** start **

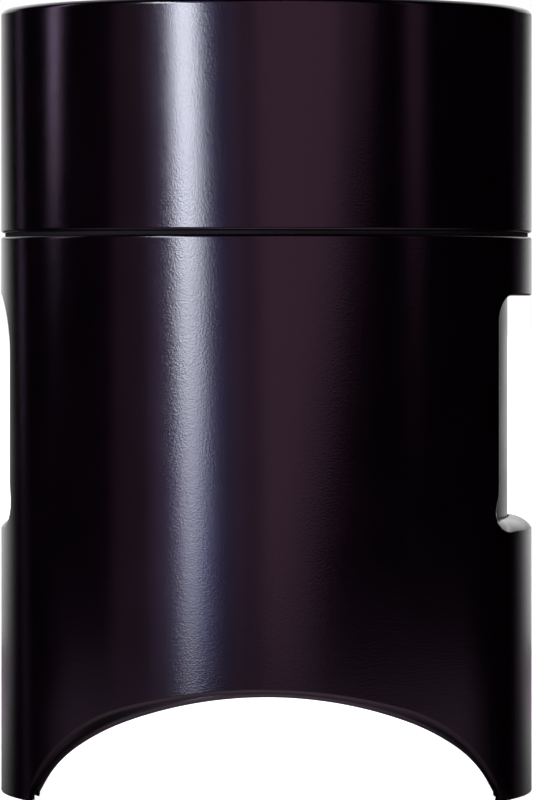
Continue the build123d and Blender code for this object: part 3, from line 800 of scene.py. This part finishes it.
def build_panel_marks():
    """Fine marks round the dial, every fourth one longer."""
    inner, outer, count, wide = 18.0 * MM, 19.4 * MM, 48, 0.25 * MM
    sunk, proud, long_every = 0.1 * MM, 0.04 * MM, 4
    pieces = []
    for k in range(count):
        angle = 2 * pi * k / count
        length = outer if k % long_every == 0 else (inner + outer) / 2
        side = Vector((cos(angle), sin(angle)))
        across = Vector((-side.y, side.x)) * wide / 2
        pieces.append([tuple(p) for p in (side * inner - across, side * length - across,
                                          side * length + across, side * inner + across)])
    mesh = extruded("panel_marks", pieces, panel_top - sunk, panel_top + proud)
    place("panel_marks", mesh, "head", "mark_grey")


def build_display():
    """The smoked lens and, under it, a row of seven-bar figures that are switched off."""
    low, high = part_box("display_lens")
    half_w, half_d, corner = (high.x - low.x) / 2, (high.y - low.y) / 2, 2 * MM
    centre_y, edge, bevel = (low.y + high.y) / 2, 0.2 * MM, 0.3
    outline = box_outline(half_w, -half_d, half_d, corner, corner, 1 * MM)
    rows = []
    for inset, height in ((0, low.z), (0, high.z - edge), (edge * bevel, high.z - edge * bevel),
                          (edge, high.z)):
        scale_x, scale_y = 1 - inset / half_w, 1 - inset / half_d
        rows.append([(x * scale_x, y * scale_y + centre_y, height) for x, y in outline])
    count, last = len(outline), len(rows) - 1
    points = [p for row in rows for p in row]
    faces = [list(range(count))[::-1], [last * count + k for k in range(count)]]
    for r in range(last):
        faces += [[r * count + k, r * count + (k + 1) % count, (r + 1) * count + (k + 1) % count,
                   (r + 1) * count + k] for k in range(count)]
    mesh = bpy.data.meshes.new("lens_glass")
    mesh.from_pydata(points, [], faces)
    mesh.shade_smooth()
    mesh.set_sharp_from_angle(angle=radians(glass_crease))
    place("lens_glass", mesh, "head", "smoked_lens", "display_lens")
    tall, wide, thick, half_deep = 3.1 * MM, 2.9 * MM, 0.5 * MM, 0.05 * MM
    figures_at = (-9.3 * MM, -3.7 * MM, 3.7 * MM, 9.3 * MM)
    figures = []
    for x in figures_at:
        for level in (-1, 0, 1):
            figures.append(bar(x, centre_y + level * tall, wide - thick, thick))
        for side in (-1, 1):
            for level in (-1, 1):
                figures.append(bar(x + side * wide / 2, centre_y + level * tall / 2, thick,
                                   tall - thick))
    module_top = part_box("display_module")[1].z
    figure_mesh = extruded("display_figures", figures, module_top - half_deep,
                           module_top + half_deep)
    place("display_figures", figure_mesh, "head", "mark_grey")


build_skirt()
build_sleeve()
build_casing()
build_dial()
build_button("power_button", "power_key", power_icon())
build_button("start_button", "start_key", start_icon())
build_panel_marks()
build_display()


# ---- stage, light and camera -----------------------------------------------
def build_floor():
    """A plain white floor, wide enough for every view."""
    mesh = bpy.data.meshes.new("floor")
    reach = 12.0
    corners = [(-reach, -reach, 0), (reach, -reach, 0), (reach, reach, 0), (-reach, reach, 0)]
    mesh.from_pydata(corners, [], [(0, 1, 2, 3)])
    floor = bpy.data.objects.new("floor", mesh)
    bpy.context.scene.collection.objects.link(floor)
    material = bpy.data.materials.new("white_floor")
    material.use_nodes = True
    shader = material.node_tree.nodes["Principled BSDF"]
    shader.inputs["Base Color"].default_value = (0.9, 0.9, 0.9, 1)
    shader.inputs["Roughness"].default_value = 0.9
    shader.inputs["Specular IOR Level"].default_value = 0.0
    shader.inputs["Emission Color"].default_value = (1, 1, 1, 1)
    shader.inputs["Emission Strength"].default_value = 1.0
    mesh.materials.append(material)
    floor.visible_glossy = False


def build_painted_floor_reflection():
    """The painted reflection of the lit floor near the object: a hidden emissive ring seen only in
    the gloss, bright close by, then dim.
    It is full in front, with painted shade at the sides near the feet, and weaker behind."""
    inside, halfway, outside, count, raised, strength = 0.053, 0.13, 0.44, 96, 0.1 * MM, 1.7
    # plum-tinted colours of the painted floor reflection, from close by to far off
    bright, middling, dim = (1.0, 0.7, 0.9, 1), (0.25, 0.16, 0.24, 1), (0.05, 0.03, 0.05, 1)
    curl = (0.0, 0.25, 0.11, 0.0)  # by distance, how much the front part draws in at the sides, painting shade on the floor's reflection near the feet
    # the front part fades out towards the sides: painted shade near the feet
    front_fade = (-0.04, 0.075, 1.0, 0.0)
    rear_slope, rear_fade = -0.8, (0.03, 0.12, 0.0, 0.6)
    rows = [[around(r, 2 * pi * k / count, raised) for k in range(count)]
            for r in (inside, outside)]
    mesh = bpy.data.meshes.new("painted_floor_reflection")
    mesh.from_pydata(rows[0] + rows[1], [],
                     [(k, (k + 1) % count, count + (k + 1) % count, count + k)
                      for k in range(count)])
    reflection_card = bpy.data.objects.new("painted_floor_reflection", mesh)
    bpy.context.scene.collection.objects.link(reflection_card)
    material = bpy.data.materials.new("painted_floor_reflection")
    material.use_nodes = True
    tree = material.node_tree
    nodes, links = tree.nodes, tree.links
    nodes.clear()
    spot = nodes.new("ShaderNodeTexCoord").outputs["Object"]
    reach = nodes.new("ShaderNodeVectorMath")
    reach.operation = "LENGTH"
    links.new(spot, reach.inputs[0])
    distance = reach.outputs["Value"]
    ramp = nodes.new("ShaderNodeValToRGB")
    stops = ramp.color_ramp.elements
    stops[0].position, stops[0].color = inside, bright
    stops[1].position, stops[1].color = outside, dim
    stops.new(halfway).color = middling
    links.new(distance, ramp.inputs["Fac"])
    sides = nodes.new("ShaderNodeSeparateXYZ")
    links.new(spot, sides.inputs["Vector"])
    bend = ramp_between(tree, distance, *curl)
    depth = calculate(tree, "ADD", sides.outputs["Y"], bend)
    front = ramp_between(tree, depth, *front_fade, smooth=True)
    aside = calculate(tree, "ABSOLUTE", sides.outputs["X"])
    beyond = calculate(tree, "MULTIPLY_ADD", aside, rear_slope, sides.outputs["Y"])
    rear = ramp_between(tree, beyond, *rear_fade, smooth=True)
    lit = calculate(tree, "MAXIMUM", front, rear)
    # the emission paints the floor's reflection into the gloss; the ring is no lamp
    shine = nodes.new("ShaderNodeEmission")
    links.new(ramp.outputs["Color"], shine.inputs["Color"])
    shine.inputs["Strength"].default_value = strength
    clear = nodes.new("ShaderNodeBsdfTransparent")
    mix = nodes.new("ShaderNodeMixShader")
    links.new(lit, mix.inputs["Fac"])
    links.new(clear.outputs["BSDF"], mix.inputs[1])
    links.new(shine.outputs["Emission"], mix.inputs[2])
    out = nodes.new("ShaderNodeOutputMaterial")
    links.new(mix.outputs["Shader"], out.inputs["Surface"])
    mesh.materials.append(material)
    reflection_card.visible_camera = False
    reflection_card.visible_diffuse = False
    reflection_card.visible_shadow = False


def build_world():
    """A white backdrop. As light it is dark in front, white behind and above,
    and nearly nothing below the horizon."""
    near_horizon, high_up = (-0.03, 0.06, 0.04, -0.05), (0.2, 1.0, 0.0, 0.9)
    backlight, ground_fade = (0.78, 1.0, 0.0, 0.85), (-0.12, -0.02, 0.04, 1.0)
    world = bpy.data.worlds.new("studio")
    bpy.context.scene.world = world
    world.use_nodes = True
    tree = world.node_tree
    nodes, links = tree.nodes, tree.links
    nodes.clear()
    direction = nodes.new("ShaderNodeTexCoord")
    split = nodes.new("ShaderNodeSeparateXYZ")
    links.new(direction.outputs["Generated"], split.inputs["Vector"])
    up = split.outputs["Z"]
    horizon = ramp_between(tree, up, *near_horizon)
    overhead = ramp_between(tree, up, *high_up)
    behind = calculate(tree, "ADD", overhead, calculate(tree, "ADD", horizon, split.outputs["Y"]))
    fade = ramp_between(tree, behind, *backlight, smooth=True)
    above = ramp_between(tree, up, *ground_fade, smooth=True)
    lighting = nodes.new("ShaderNodeBackground")
    links.new(calculate(tree, "MULTIPLY", fade, above), lighting.inputs["Strength"])
    seen = nodes.new("ShaderNodeBackground")
    seen.inputs["Strength"].default_value = 1.0
    for background in (lighting, seen):
        background.inputs["Color"].default_value = (1, 1, 1, 1)
    path = nodes.new("ShaderNodeLightPath")
    mix = nodes.new("ShaderNodeMixShader")
    links.new(path.outputs["Is Camera Ray"], mix.inputs["Fac"])
    links.new(lighting.outputs["Background"], mix.inputs[1])
    links.new(seen.outputs["Background"], mix.inputs[2])
    out = nodes.new("ShaderNodeOutputWorld")
    links.new(mix.outputs["Shader"], out.inputs["Surface"])


lean_height = 0.1  # a leaning light turns about its middle line at this height
VIOLET = (0.6, 0.42, 1.0)
LILAC = (0.88, 0.62, 1.0)
BLUE = (0.42, 0.45, 1.0)
LAVENDER = (0.86, 0.89, 1.0)
WHITE = (1.0, 1.0, 1.0)
PLUM = (1.0, 0.5, 0.84)


def softbox(name, azimuth, distance, width, low, high, radiance, colour, lean=0.0):
    """An area light facing the axis, from a low to a high edge: azimuth in degrees from the
    front, towards +X, lean in degrees from upright. Lights that overlap, as seen from the
    object, stand at different distances."""
    light = bpy.data.lights.new(name, "AREA")
    light.shape = "RECTANGLE"
    light.size, light.size_y = width, high - low
    light.energy = radiance * pi * width * (high - low)
    light.color = colour
    box = bpy.data.objects.new(name, light)
    pivot = around(distance, radians(azimuth), lean_height)
    to_axis = Vector((-pivot.x, -pivot.y, 0))
    turn = to_axis.to_track_quat("-Z", "Y").to_matrix().to_4x4()
    rise = Matrix.Translation((0, (low + high) / 2 - lean_height, 0))
    tilt = Matrix.Rotation(radians(lean), 4, "Z")
    box.matrix_world = Matrix.Translation(pivot) @ turn @ tilt @ rise
    box.visible_camera = False
    bpy.context.scene.collection.objects.link(box)


def build_lights():
    """Tall softboxes: one bright strip left of the front, weak wide ones about it, fine strips
    at the sides and behind. Each line: name, azimuth, distance, width, low and high edge,
    radiance, colour, lean."""
    softbox("key_strip", -31.3, 1.20, 0.205, -0.01, 1.0, 8.5, LAVENDER, 32)
    softbox("key_middle", -31.3, 1.21, 0.205, 0.07, 1.0, 4.5, LAVENDER, 32)
    softbox("key_upper", -31.4, 1.22, 0.205, 0.13, 1.0, 9.0, LAVENDER, 32)
    softbox("key_low", -30.2, 1.23, 0.2, -0.35, 0.0, 2.6, BLUE, 10)
    softbox("key_glow", -31.0, 1.25, 0.44, -0.3, 1.0, 1.25, BLUE, 14)
    softbox("wide_glow", -31.0, 1.27, 0.85, -0.3, 1.0, 0.5, VIOLET, 12)
    softbox("left_glow", -50.0, 1.29, 0.85, -0.1, 1.0, 0.18, PLUM)
    softbox("front_glow", 17.0, 1.31, 1.5, -0.05, 1.0, 0.38, PLUM, 20)
    softbox("front_core", 15.0, 1.30, 0.80, 0.0, 1.0, 0.34, PLUM, 20)
    softbox("side_strip", -102.5, 1.3, 0.13, 0.16, 1.0, 2.7, LILAC)
    softbox("edge_glow", -130.5, 1.36, 0.03, -0.3, 0.04, 0.18, LILAC, 32)
    softbox("edge_line", -130.5, 1.37, 0.03, 0.04, 0.5, 0.7, LILAC, 32)
    softbox("edge_right", 136.6, 1.38, 0.03, -0.3, 0.5, 0.17, LILAC)
    softbox("right_strip", 65.5, 1.33, 0.2, 0.12, 1.0, 0.35, PLUM)
    softbox("back_high", 180.0, 1.35, 2.2, 0.28, 1.3, 0.6, WHITE)


def build_camera():
    """Level with the upper body, a metre in front."""
    away, eye_height = 1.0, 92.93 * MM
    camera = bpy.data.cameras.new("camera")
    camera.lens = 238.5
    camera.sensor_width = 36.0
    camera.shift_y = -0.128
    camera.clip_start, camera.clip_end = 0.05, 60.0
    eye = bpy.data.objects.new("camera", camera)
    eye.location = (0, -away, eye_height)
    eye.rotation_euler = (pi / 2, 0, 0)
    bpy.context.scene.collection.objects.link(eye)
    bpy.context.scene.camera = eye


build_floor()
build_painted_floor_reflection()
build_world()
build_lights()
build_camera()
bpy.context.scene.view_settings.view_transform = "Standard"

** end **

### Exercise goal
Write the number of lines containing the word "scene" and nothing besides it.

### Final result
8